Which lines in the records below contain the word "origin"? Copy each one out.

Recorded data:
════════════════════
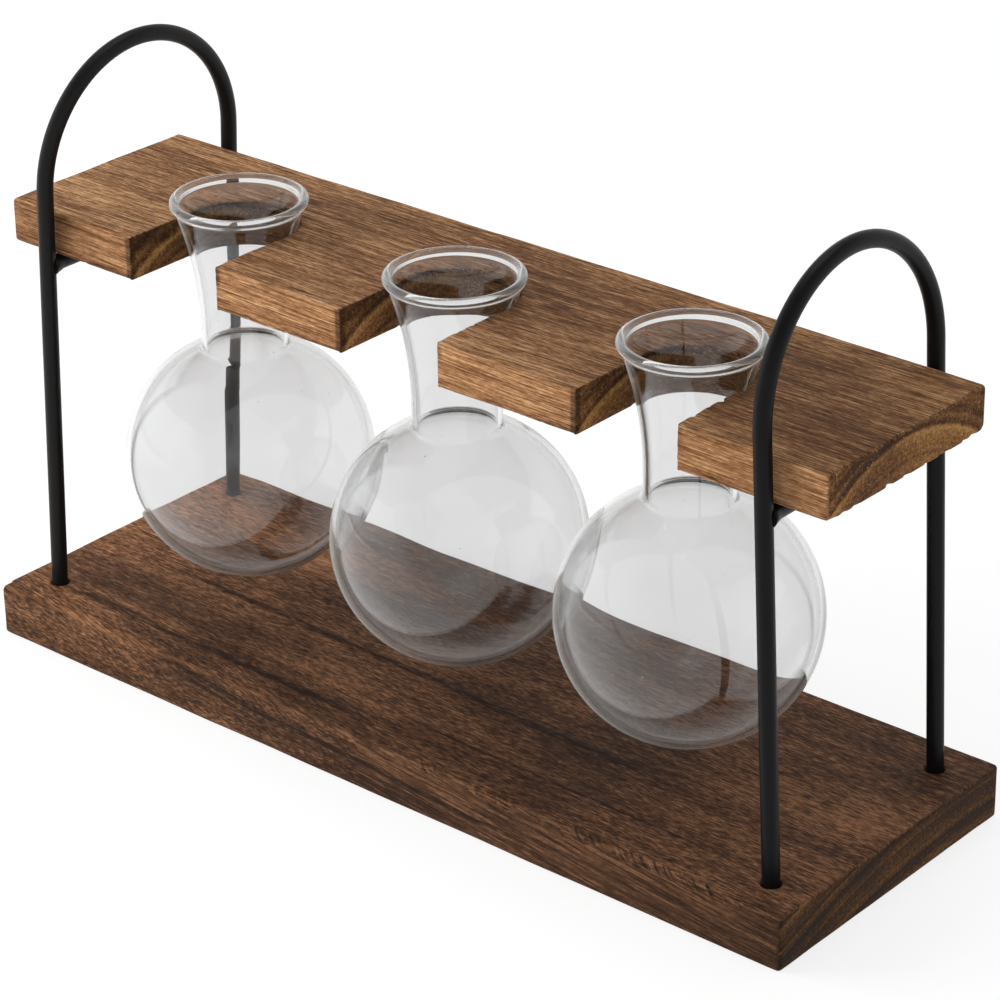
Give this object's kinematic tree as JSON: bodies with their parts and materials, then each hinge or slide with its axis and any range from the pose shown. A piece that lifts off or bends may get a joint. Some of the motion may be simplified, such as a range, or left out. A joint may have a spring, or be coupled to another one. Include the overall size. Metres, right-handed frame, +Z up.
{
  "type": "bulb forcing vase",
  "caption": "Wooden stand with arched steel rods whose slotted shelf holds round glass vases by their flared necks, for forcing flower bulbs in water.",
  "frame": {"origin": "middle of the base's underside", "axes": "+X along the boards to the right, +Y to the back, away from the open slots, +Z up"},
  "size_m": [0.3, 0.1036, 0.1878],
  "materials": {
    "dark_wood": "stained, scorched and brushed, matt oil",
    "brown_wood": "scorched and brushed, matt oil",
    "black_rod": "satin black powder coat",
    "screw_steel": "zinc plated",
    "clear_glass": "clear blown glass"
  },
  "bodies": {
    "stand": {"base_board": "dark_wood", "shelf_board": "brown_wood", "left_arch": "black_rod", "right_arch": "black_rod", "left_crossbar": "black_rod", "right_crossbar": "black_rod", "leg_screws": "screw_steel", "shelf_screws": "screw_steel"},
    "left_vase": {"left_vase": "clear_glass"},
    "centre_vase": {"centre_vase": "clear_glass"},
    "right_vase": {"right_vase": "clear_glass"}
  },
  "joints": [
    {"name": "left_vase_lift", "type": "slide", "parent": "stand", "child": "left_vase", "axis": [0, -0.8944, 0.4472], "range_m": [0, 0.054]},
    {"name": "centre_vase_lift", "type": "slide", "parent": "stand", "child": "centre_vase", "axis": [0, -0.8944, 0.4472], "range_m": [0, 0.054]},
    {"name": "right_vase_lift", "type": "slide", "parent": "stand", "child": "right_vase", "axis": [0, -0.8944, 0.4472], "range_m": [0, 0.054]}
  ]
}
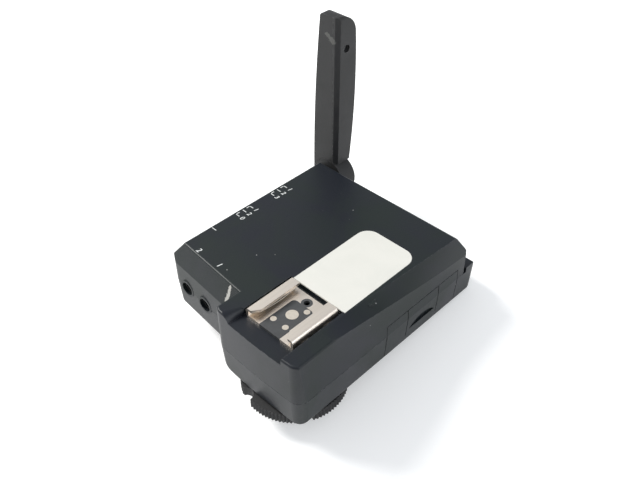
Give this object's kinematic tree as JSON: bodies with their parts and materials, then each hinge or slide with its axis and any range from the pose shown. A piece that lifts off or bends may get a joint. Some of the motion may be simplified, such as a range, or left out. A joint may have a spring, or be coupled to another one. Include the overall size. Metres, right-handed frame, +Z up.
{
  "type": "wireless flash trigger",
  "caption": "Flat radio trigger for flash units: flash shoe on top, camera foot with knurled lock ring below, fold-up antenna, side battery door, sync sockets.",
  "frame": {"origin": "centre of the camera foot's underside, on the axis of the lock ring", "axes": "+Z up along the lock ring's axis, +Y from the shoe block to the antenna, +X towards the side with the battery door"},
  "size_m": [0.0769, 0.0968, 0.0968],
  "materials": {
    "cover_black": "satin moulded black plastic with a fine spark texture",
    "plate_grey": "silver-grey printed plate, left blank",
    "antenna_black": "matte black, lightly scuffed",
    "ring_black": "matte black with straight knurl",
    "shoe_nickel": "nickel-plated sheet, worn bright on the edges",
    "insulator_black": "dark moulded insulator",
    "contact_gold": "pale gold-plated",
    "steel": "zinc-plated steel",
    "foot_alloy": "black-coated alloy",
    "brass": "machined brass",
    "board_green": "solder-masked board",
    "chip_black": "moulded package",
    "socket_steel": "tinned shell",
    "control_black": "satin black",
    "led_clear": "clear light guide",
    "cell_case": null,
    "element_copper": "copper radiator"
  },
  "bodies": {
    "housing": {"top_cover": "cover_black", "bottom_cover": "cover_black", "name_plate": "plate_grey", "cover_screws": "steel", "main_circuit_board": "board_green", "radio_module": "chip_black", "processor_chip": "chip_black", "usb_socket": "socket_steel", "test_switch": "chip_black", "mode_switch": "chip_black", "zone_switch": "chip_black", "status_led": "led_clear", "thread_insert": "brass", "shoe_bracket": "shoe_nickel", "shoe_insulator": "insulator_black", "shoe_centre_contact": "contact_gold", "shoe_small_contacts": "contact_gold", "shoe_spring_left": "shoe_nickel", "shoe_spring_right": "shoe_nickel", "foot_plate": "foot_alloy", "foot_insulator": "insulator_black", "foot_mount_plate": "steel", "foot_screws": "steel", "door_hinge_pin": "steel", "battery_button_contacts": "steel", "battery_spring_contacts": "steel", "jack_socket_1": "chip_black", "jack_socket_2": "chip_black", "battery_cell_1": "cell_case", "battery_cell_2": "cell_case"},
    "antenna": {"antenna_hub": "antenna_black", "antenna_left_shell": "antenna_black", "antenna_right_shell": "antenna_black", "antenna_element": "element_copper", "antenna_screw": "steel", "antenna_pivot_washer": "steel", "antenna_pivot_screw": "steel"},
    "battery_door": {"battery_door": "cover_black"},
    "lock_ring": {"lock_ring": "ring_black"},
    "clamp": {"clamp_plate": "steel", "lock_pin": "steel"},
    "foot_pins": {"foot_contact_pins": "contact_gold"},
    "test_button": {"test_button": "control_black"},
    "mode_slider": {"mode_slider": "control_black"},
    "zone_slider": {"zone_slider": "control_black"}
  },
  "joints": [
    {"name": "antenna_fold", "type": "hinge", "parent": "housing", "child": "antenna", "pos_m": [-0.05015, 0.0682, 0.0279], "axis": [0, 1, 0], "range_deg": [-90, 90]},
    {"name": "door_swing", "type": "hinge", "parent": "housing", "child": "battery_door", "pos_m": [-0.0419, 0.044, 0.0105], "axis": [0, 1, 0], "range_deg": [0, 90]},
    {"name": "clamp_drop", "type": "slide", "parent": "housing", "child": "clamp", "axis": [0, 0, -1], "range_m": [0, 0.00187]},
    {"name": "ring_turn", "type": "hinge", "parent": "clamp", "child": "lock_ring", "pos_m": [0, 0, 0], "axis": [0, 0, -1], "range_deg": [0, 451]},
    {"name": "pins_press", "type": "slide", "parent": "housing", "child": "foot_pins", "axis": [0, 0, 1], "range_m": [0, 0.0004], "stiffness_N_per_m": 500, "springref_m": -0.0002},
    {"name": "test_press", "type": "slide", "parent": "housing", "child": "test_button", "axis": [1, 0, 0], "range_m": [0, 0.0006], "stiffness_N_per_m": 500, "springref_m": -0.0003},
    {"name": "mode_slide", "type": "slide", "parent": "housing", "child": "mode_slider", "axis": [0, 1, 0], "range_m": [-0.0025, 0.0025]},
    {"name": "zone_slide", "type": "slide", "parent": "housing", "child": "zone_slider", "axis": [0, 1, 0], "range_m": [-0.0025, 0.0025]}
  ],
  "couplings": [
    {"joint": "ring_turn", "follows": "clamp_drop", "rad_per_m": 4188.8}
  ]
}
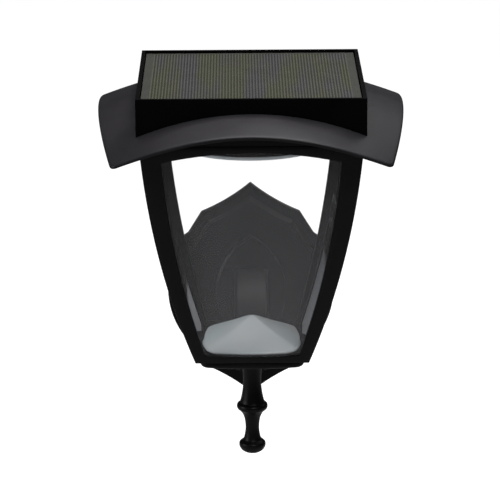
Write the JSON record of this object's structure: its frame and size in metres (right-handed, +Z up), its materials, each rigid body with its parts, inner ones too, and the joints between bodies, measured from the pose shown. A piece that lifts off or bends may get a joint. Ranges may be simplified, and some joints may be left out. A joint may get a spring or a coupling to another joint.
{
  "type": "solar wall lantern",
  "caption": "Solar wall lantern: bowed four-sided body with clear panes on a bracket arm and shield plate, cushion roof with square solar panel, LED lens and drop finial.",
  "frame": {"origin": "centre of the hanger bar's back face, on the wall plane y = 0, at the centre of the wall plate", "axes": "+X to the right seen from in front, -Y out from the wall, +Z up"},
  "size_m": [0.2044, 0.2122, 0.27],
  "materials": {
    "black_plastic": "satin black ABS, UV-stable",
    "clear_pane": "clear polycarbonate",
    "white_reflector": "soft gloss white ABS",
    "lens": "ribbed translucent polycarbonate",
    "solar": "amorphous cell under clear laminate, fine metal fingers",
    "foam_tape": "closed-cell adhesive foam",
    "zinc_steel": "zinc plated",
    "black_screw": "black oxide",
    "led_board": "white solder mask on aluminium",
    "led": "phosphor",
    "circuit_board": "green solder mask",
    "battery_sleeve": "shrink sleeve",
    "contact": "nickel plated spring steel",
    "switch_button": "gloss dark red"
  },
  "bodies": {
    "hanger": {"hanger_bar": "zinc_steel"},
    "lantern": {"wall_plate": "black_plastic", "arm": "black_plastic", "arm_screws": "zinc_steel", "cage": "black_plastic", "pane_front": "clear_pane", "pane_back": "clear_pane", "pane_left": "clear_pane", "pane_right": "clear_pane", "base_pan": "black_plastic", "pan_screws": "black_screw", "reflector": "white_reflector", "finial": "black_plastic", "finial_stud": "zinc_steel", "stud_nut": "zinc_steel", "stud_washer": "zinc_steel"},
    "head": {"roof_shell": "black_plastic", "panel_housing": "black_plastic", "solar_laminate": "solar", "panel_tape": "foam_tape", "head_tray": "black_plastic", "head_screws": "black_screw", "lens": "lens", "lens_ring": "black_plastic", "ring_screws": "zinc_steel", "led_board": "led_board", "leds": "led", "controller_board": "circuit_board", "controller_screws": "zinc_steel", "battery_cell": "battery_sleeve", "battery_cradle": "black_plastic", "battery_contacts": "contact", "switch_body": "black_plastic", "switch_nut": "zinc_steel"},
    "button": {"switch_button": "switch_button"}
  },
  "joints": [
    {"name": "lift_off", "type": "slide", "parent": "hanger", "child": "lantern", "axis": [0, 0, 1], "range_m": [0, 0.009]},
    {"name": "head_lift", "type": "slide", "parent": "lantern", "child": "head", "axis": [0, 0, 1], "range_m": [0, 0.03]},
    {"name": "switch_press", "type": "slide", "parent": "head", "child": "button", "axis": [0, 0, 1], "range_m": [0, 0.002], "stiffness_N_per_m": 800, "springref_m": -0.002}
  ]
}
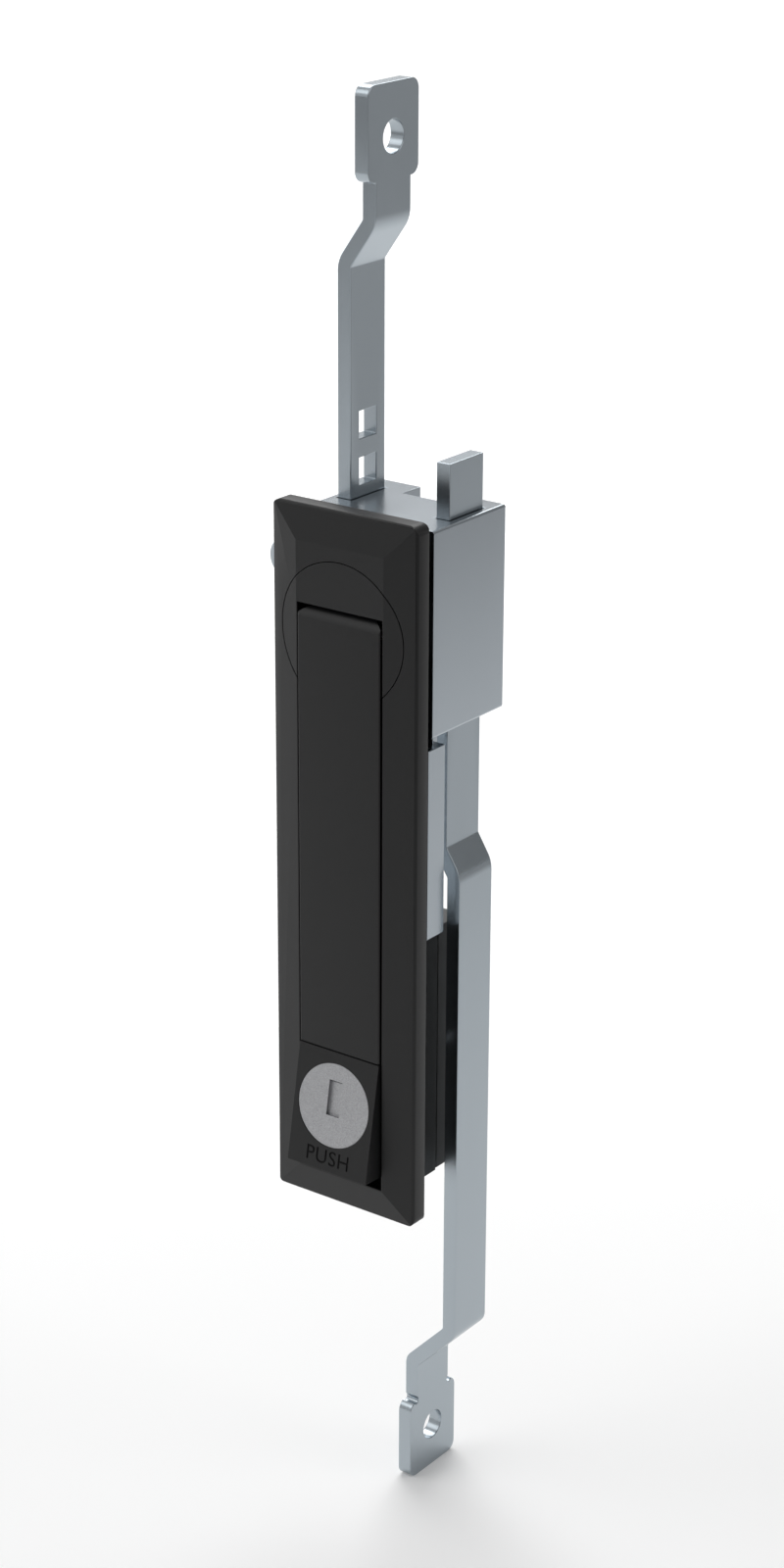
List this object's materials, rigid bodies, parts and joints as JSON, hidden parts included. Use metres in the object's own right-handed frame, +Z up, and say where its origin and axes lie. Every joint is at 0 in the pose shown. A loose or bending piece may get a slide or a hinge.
════════════════════
## Solution to this exercise:
  "frame": {"origin": "middle of the base's underside", "axes": "+X along the boards to the right, +Y to the back, away from the open slots, +Z up"},
  "frame": {"origin": "centre of the camera foot's underside, on the axis of the lock ring", "axes": "+Z up along the lock ring's axis, +Y from the shoe block to the antenna, +X towards the side with the battery door"},
  "frame": {"origin": "centre of the hanger bar's back face, on the wall plane y = 0, at the centre of the wall plate", "axes": "+X to the right seen from in front, -Y out from the wall, +Z up"},
List this object's materials, rigid bodies, parts and joints as JSON, hidden parts included. Use metres in the object's own right-handed frame, +Z up, and say where its origin and axes lie. Every joint is at 0 in the pose shown. A loose or bending piece may get a slide or a hinge.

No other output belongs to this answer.